# New guy from Chicago



## Guest (Feb 17, 2009)

Whats up everyone. Im 20 and live in Chicago, but I try and get out west as much as possible. Just walked back in the door from Brighton UT. I ride a 160 Clash(yes I know a cheapy). Im looking forward to learning a lot from this forum.


----------



## ayanami22 (Jan 10, 2009)

ZIGS88 said:


> Whats up everyone. Im 20 and live in Chicago, but I try and get out west as much as possible. Just walked back in the door from Brighton UT. I ride a 160 Clash(yes I know a cheapy). Im looking forward to learning a lot from this forum.


hola fellow chi town rider! where do u go to ride?


regards

cj


----------



## Guest (Feb 18, 2009)

honestly I try not to go out by Chi a lot. But for terrain I stick over by Raging Buffalo in Algonquin and for a sorry excuse of free riding i'll head up to Alpine in Elkhorn, WI. I try to get out to SLC as much as possible. In fact I am out here right now. I would be out at Brighton but they got slammed with snow and the canyon has been open/closed all day.


----------



## ayanami22 (Jan 10, 2009)

ZIGS88 said:


> honestly I try not to go out by Chi a lot.

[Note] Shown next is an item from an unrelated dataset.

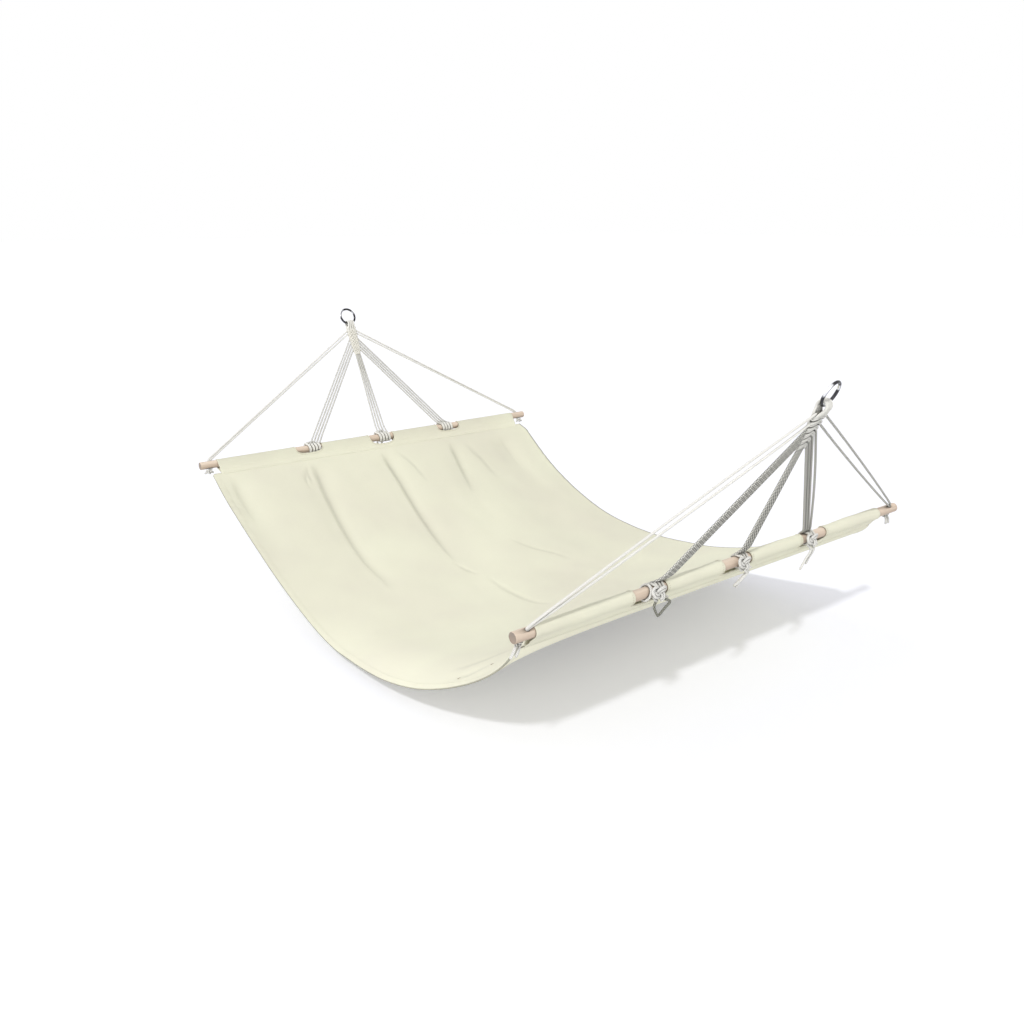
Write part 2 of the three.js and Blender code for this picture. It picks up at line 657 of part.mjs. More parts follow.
function bed() {
  const half = BED_WIDTH / 2;
  const rings = [];
  const shares = Array.from({ length: BED_STEPS }, (_, k) => k / BED_STEPS);
  DROOP_STEPS.forEach((inward) => shares.push(1 - inward / (2 * HALF_SPAN)));
  shares.push(1);
  for (const share of shares.sort((a, b) => a - b)) {
    const along = THREE.MathUtils.lerp(0, 2 * HALF_SPAN, share);
    const across = [-half, -half + SIDE_HEM, ...ROLL_COLUMNS];
    FOLDS.forEach(({ start, drift, reach }) => {
      const middle = start + (drift * along) / reach;
      across.push(middle - FOLD_WIDTH, middle, middle + FOLD_WIDTH);
    });
    across.push(half - SIDE_HEM, half);
    across.sort((a, b) => a - b);
    const place = (column, face) => {
      const x = THREE.MathUtils.lerp(-bedEnd('left', column), bedEnd('right', column), share);
      const y = column * widthShare(x, column);
      const slope = Math.atan((bedHeight(x + 1, y) - bedHeight(x - 1, y)) / 2);
      const thick = BED_THICKNESS / 2 / Math.cos(slope);
      return new THREE.Vector3(x, y, bedHeight(x, y) - foldDepth(x, y) + face * thick);
    };
    const under = across.map((y) => place(y, -1));
    const over = across.map((y) => place(y, 1)).reverse();
    rings.push([...under, ...over]);
  }
  return clothBody(rings);
}

// Joins the rings of a sheet, whose points run along the under side and back along the upper side.
function clothBody(rings) {
  const count = rings[0].length;
  const columns = count / 2;
  const index = [];
  rings.forEach((_, r) => {
    if (r + 1 === rings.length) return;
    for (let k = 0; k < count; k++) {
      const [a, b] = [r * count + k, r * count + ((k + 1) % count)];
      index.push(a, b, b + count, a, b + count, a + count);
    }
  });
  [0, rings.length - 1].forEach((r) => {
    for (let k = 0; k + 1 < columns; k++) {
      const [a, b] = [r * count + k, r * count + k + 1];
      const [c, d] = [r * count + count - 2 - k, r * count + count - 1 - k];
      if (r === 0) index.push(a, c, b, a, d, c);
      else index.push(a, b, c, a, c, d);
    }
  });
  const geometry = new THREE.BufferGeometry().setFromPoints(rings.flat());
  geometry.setIndex(index);
  return tidy(geometry);
}

// Assembly

function named(name, geometry, material) {
  const mesh = new THREE.Mesh(tidy(geometry), material.clone());
  mesh.name = name;
  return mesh;
}

function hammockEnd(name) {
  const { facing, ringTurn, windings, pitch, knotAside } = ENDS[name];
  const group = new THREE.Group();
  group.position.x = facing * HALF_SPAN;
  const put = (piece, geometry, material) => {
    group.add(named(`${name}_${piece}`, tidy(geometry).scale(facing, 1, 1), material));
  };
  const places = ['front', 'middle', 'back'];
  const clewSeat = clewBody(GAP);

  put('ring', ring(ringTurn), chrome);
  put('clew', cut(clewBody(), eyeHole(ringTurn)), cotton);
  put('spreader_bar', spreaderBar(), wood);
  put('sleeve', sleeve(name), canvas);
  [-1, 1].forEach((side) => {
    const where = places[side + 1];
    put(`stopper_knot_${where}`, stopperKnot(side), cotton);
    endPair(side, clewSeat).forEach((cord, k) => put(`end_cord_${where}_${k + 1}`, cord, cotton));
  });
  windings.forEach((middle, place) => {
    const where = places[place];
    put(`winding_${where}`, winding(middle, pitch), cotton);
    put(`knot_${where}`, groupKnot(middle, knotAside), cotton);
    groupCords(middle, place - 1, pitch, clewSeat)
      .forEach((cord, k) => put(`cord_${where}_${k + 1}`, cord, cotton));
  });
  return group;
}

const windingPaths = Object.values(ENDS).map(({ pitch }) => new WindingPath(0, pitch));
const leastGap = Math.min(...windingPaths.map(leastGapToItself));
console.log(`winding: least gap to itself ${leastGap.toFixed(2)} mm`);

// The origin is the point of the left ring that bears on its hook: inside the ring, at its top.
const hookRadius = RING_RADIUS - RING_WIRE / 2;
const leftHook = new THREE.Vector3(-HALF_SPAN - RING_OUT - PULL.x * hookRadius, 0,
  RING_RISE + PULL.z * hookRadius);

const hammock = new THREE.Group();
hammock.position.copy(leftHook).negate();
hammock.add(hammockEnd('left'));
hammock.add(hammockEnd('right'));
hammock.add(named('canvas_bed', bed(), canvas));

const part = new THREE.Group();
part.add(hammock);

export default part;
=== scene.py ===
# Dresses a two-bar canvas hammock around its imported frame: one hung cloth with its two sleeves, thirty-two
# braided cords with their windings and knots, two plaited clews, two wooden bars and two steel rings.
# Points are worked out in millimetres and turned to metres where a mesh is made. An end's points have its
# bar's axis on Y through the origin and its ring towards +X; the bed's points start midway between the bars.

import math

import bpy
import numpy as np
from mathutils import Euler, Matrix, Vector, noise


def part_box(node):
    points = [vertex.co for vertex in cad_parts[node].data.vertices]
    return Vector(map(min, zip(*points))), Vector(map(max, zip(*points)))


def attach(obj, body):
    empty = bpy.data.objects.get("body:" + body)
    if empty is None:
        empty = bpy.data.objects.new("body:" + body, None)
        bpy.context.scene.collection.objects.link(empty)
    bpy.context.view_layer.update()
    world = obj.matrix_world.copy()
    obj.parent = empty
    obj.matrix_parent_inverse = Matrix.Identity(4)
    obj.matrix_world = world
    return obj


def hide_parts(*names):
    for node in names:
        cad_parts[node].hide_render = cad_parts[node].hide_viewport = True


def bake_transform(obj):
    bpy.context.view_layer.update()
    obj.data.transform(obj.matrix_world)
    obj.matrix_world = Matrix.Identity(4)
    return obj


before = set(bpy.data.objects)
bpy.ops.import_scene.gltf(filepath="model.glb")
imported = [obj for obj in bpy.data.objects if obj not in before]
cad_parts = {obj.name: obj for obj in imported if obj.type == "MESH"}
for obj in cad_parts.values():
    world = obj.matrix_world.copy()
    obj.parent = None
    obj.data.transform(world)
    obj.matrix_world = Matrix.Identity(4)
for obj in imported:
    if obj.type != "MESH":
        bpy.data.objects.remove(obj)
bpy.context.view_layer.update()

# Places read from the frame

FACING = {"left": -1, "right": 1}
PLACES = ("front", "middle", "back")


def middle_of(node):
    low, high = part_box(node)
    return (np.array(low) + np.array(high)) * 500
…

But for terrain I stick over by Raging Buffalo in Algonquin and for a sorry excuse of free riding i'll head up to Alpine in Elkhorn, WI. I try to get out to SLC as much as possible. In fact I am out here right now. I would be out at Brighton but they got slammed with snow and the canyon has been open/closed all day.


werd, i usually hit up chestnut, or wilmot...u been?


----------



## Guest (Feb 18, 2009)

nah, Im actually taking my little cousin to wilmot when I get back from SLC. Never been up to chestnut either, been to devils head and thought that was pretty good for the flatlands


----------